* BEGIN *

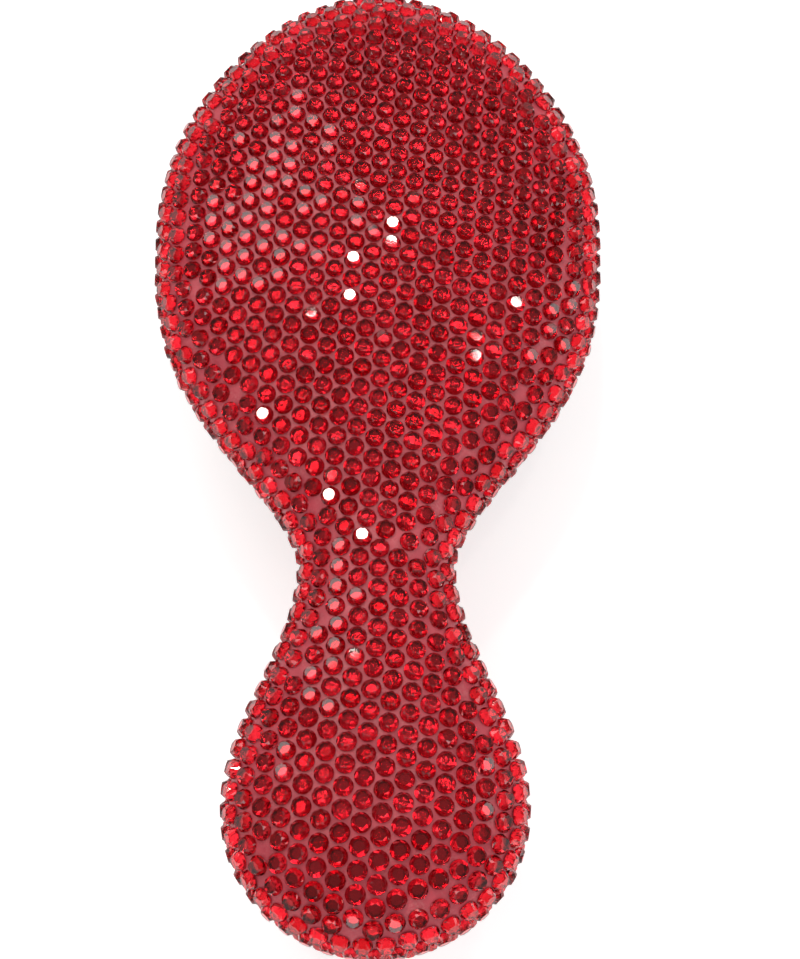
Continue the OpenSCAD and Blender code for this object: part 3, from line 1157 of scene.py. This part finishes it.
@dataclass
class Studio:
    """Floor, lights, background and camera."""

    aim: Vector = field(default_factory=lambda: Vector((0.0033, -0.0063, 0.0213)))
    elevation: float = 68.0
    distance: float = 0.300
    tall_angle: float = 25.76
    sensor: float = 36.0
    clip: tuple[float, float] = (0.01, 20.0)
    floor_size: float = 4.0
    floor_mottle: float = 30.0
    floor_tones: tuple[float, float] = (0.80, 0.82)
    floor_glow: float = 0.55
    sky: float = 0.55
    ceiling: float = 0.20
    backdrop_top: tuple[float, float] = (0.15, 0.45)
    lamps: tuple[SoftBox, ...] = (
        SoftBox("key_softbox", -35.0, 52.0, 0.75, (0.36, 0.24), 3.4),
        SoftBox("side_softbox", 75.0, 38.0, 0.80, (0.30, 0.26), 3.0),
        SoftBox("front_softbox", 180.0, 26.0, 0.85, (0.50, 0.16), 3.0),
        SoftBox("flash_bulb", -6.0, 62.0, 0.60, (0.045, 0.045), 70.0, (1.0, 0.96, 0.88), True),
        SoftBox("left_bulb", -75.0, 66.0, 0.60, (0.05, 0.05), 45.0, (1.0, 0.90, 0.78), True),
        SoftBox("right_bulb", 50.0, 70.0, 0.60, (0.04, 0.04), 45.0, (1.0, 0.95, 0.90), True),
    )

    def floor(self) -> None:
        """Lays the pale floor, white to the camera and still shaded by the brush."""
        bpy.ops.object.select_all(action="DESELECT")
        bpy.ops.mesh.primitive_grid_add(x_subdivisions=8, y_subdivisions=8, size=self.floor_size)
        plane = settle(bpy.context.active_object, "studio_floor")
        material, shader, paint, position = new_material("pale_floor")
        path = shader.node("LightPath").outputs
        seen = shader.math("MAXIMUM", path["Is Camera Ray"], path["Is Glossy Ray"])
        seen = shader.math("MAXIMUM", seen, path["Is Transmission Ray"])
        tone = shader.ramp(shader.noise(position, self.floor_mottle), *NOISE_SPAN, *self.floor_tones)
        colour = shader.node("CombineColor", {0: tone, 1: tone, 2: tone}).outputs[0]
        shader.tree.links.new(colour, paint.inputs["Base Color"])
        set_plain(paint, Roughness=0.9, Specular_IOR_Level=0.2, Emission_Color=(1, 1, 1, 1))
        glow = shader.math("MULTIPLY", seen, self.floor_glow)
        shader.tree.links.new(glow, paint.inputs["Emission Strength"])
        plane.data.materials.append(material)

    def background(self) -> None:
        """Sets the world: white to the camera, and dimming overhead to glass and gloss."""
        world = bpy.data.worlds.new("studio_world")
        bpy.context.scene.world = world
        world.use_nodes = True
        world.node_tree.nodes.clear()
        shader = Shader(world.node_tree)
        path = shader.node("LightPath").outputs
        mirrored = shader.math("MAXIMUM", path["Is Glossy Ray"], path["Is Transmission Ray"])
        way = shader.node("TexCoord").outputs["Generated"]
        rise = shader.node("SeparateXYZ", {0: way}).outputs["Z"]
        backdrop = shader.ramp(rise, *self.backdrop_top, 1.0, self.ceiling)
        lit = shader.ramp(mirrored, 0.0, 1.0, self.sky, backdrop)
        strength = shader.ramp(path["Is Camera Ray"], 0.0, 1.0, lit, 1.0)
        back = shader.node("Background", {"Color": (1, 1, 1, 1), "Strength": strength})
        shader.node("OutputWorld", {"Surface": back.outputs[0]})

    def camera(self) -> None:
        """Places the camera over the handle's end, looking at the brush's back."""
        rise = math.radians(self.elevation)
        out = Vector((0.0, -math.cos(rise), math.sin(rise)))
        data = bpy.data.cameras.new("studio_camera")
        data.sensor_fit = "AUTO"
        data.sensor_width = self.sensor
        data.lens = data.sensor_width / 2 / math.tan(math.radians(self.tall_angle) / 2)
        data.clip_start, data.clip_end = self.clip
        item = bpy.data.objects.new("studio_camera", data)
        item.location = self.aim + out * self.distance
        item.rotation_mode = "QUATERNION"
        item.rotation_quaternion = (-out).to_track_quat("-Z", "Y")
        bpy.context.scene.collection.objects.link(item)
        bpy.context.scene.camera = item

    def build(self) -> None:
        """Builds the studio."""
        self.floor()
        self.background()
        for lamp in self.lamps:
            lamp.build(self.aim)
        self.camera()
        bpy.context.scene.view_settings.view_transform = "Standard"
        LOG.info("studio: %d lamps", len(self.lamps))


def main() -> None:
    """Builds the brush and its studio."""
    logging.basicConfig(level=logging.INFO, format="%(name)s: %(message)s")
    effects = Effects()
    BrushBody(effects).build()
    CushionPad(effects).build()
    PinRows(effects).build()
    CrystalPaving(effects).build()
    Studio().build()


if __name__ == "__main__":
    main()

* END *

**WHAT IS ASKED:** Restate the data above word for word.

**SOLUTION FOR THIS EXERCISE:**
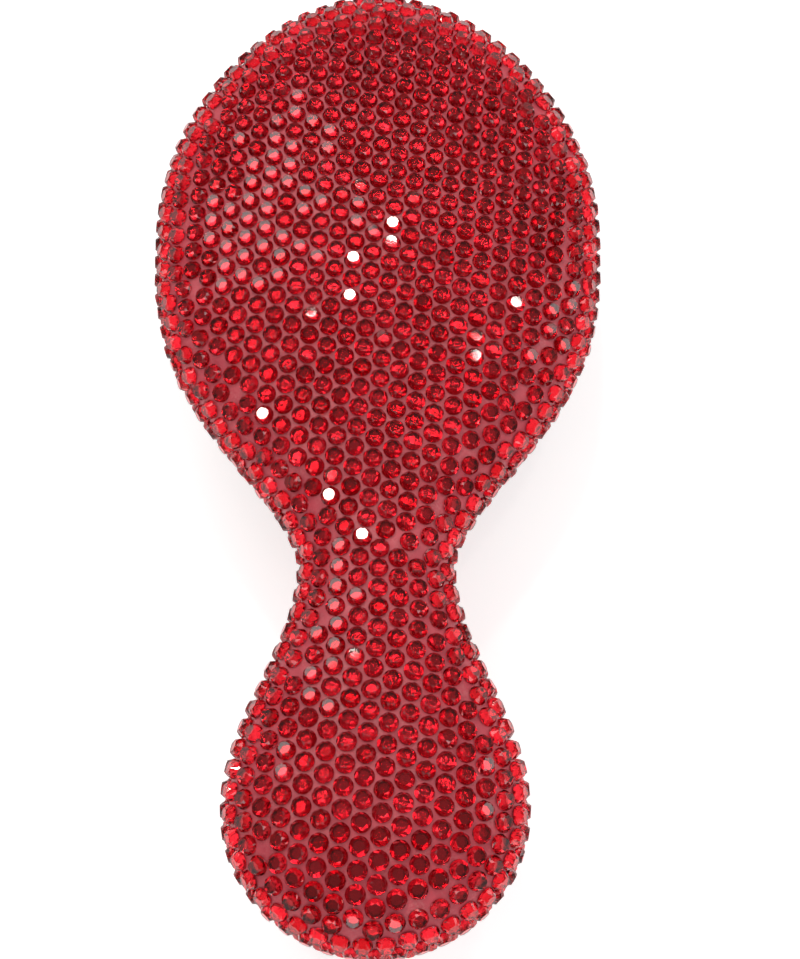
Continue the OpenSCAD and Blender code for this object: part 3, from line 1157 of scene.py. This part finishes it.
@dataclass
class Studio:
    """Floor, lights, background and camera."""

    aim: Vector = field(default_factory=lambda: Vector((0.0033, -0.0063, 0.0213)))
    elevation: float = 68.0
    distance: float = 0.300
    tall_angle: float = 25.76
    sensor: float = 36.0
    clip: tuple[float, float] = (0.01, 20.0)
    floor_size: float = 4.0
    floor_mottle: float = 30.0
    floor_tones: tuple[float, float] = (0.80, 0.82)
    floor_glow: float = 0.55
    sky: float = 0.55
    ceiling: float = 0.20
    backdrop_top: tuple[float, float] = (0.15, 0.45)
    lamps: tuple[SoftBox, ...] = (
        SoftBox("key_softbox", -35.0, 52.0, 0.75, (0.36, 0.24), 3.4),
        SoftBox("side_softbox", 75.0, 38.0, 0.80, (0.30, 0.26), 3.0),
        SoftBox("front_softbox", 180.0, 26.0, 0.85, (0.50, 0.16), 3.0),
        SoftBox("flash_bulb", -6.0, 62.0, 0.60, (0.045, 0.045), 70.0, (1.0, 0.96, 0.88), True),
        SoftBox("left_bulb", -75.0, 66.0, 0.60, (0.05, 0.05), 45.0, (1.0, 0.90, 0.78), True),
        SoftBox("right_bulb", 50.0, 70.0, 0.60, (0.04, 0.04), 45.0, (1.0, 0.95, 0.90), True),
    )

    def floor(self) -> None:
        """Lays the pale floor, white to the camera and still shaded by the brush."""
        bpy.ops.object.select_all(action="DESELECT")
        bpy.ops.mesh.primitive_grid_add(x_subdivisions=8, y_subdivisions=8, size=self.floor_size)
        plane = settle(bpy.context.active_object, "studio_floor")
        material, shader, paint, position = new_material("pale_floor")
        path = shader.node("LightPath").outputs
        seen = shader.math("MAXIMUM", path["Is Camera Ray"], path["Is Glossy Ray"])
        seen = shader.math("MAXIMUM", seen, path["Is Transmission Ray"])
        tone = shader.ramp(shader.noise(position, self.floor_mottle), *NOISE_SPAN, *self.floor_tones)
        colour = shader.node("CombineColor", {0: tone, 1: tone, 2: tone}).outputs[0]
        shader.tree.links.new(colour, paint.inputs["Base Color"])
        set_plain(paint, Roughness=0.9, Specular_IOR_Level=0.2, Emission_Color=(1, 1, 1, 1))
        glow = shader.math("MULTIPLY", seen, self.floor_glow)
        shader.tree.links.new(glow, paint.inputs["Emission Strength"])
        plane.data.materials.append(material)

    def background(self) -> None:
        """Sets the world: white to the camera, and dimming overhead to glass and gloss."""
        world = bpy.data.worlds.new("studio_world")
        bpy.context.scene.world = world
        world.use_nodes = True
        world.node_tree.nodes.clear()
        shader = Shader(world.node_tree)
        path = shader.node("LightPath").outputs
        mirrored = shader.math("MAXIMUM", path["Is Glossy Ray"], path["Is Transmission Ray"])
        way = shader.node("TexCoord").outputs["Generated"]
        rise = shader.node("SeparateXYZ", {0: way}).outputs["Z"]
        backdrop = shader.ramp(rise, *self.backdrop_top, 1.0, self.ceiling)
        lit = shader.ramp(mirrored, 0.0, 1.0, self.sky, backdrop)
        strength = shader.ramp(path["Is Camera Ray"], 0.0, 1.0, lit, 1.0)
        back = shader.node("Background", {"Color": (1, 1, 1, 1), "Strength": strength})
        shader.node("OutputWorld", {"Surface": back.outputs[0]})

    def camera(self) -> None:
        """Places the camera over the handle's end, looking at the brush's back."""
        rise = math.radians(self.elevation)
        out = Vector((0.0, -math.cos(rise), math.sin(rise)))
        data = bpy.data.cameras.new("studio_camera")
        data.sensor_fit = "AUTO"
        data.sensor_width = self.sensor
        data.lens = data.sensor_width / 2 / math.tan(math.radians(self.tall_angle) / 2)
        data.clip_start, data.clip_end = self.clip
        item = bpy.data.objects.new("studio_camera", data)
        item.location = self.aim + out * self.distance
        item.rotation_mode = "QUATERNION"
        item.rotation_quaternion = (-out).to_track_quat("-Z", "Y")
        bpy.context.scene.collection.objects.link(item)
        bpy.context.scene.camera = item

    def build(self) -> None:
        """Builds the studio."""
        self.floor()
        self.background()
        for lamp in self.lamps:
            lamp.build(self.aim)
        self.camera()
        bpy.context.scene.view_settings.view_transform = "Standard"
        LOG.info("studio: %d lamps", len(self.lamps))


def main() -> None:
    """Builds the brush and its studio."""
    logging.basicConfig(level=logging.INFO, format="%(name)s: %(message)s")
    effects = Effects()
    BrushBody(effects).build()
    CushionPad(effects).build()
    PinRows(effects).build()
    CrystalPaving(effects).build()
    Studio().build()


if __name__ == "__main__":
    main()